> Stated exercise
The answer is one number: how many lines in the data below hold "this".

> Task material
◇ ◇ ◇ ◇ ◇

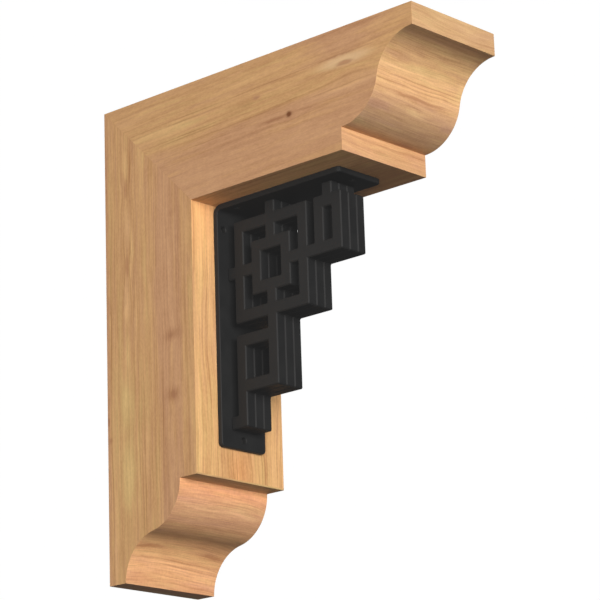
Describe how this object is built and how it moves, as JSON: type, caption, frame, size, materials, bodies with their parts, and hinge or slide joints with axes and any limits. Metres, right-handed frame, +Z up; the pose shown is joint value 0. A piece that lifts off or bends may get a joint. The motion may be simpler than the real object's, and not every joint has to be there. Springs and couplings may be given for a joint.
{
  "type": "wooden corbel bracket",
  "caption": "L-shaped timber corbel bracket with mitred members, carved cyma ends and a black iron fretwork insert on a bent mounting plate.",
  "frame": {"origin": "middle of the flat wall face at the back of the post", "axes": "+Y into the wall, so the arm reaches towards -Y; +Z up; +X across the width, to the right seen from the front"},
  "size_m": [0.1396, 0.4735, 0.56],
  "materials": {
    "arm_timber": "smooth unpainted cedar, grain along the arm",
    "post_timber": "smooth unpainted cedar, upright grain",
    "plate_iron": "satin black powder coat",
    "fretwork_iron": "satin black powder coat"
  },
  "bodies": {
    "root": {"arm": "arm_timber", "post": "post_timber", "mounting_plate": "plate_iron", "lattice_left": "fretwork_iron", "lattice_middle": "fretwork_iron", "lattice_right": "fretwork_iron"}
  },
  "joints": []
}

◇ ◇ ◇ ◇ ◇

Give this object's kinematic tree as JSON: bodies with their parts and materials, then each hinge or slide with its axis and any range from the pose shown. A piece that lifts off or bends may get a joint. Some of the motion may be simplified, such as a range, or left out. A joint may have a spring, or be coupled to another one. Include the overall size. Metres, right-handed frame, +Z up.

◇ ◇ ◇ ◇ ◇

> Correct result
2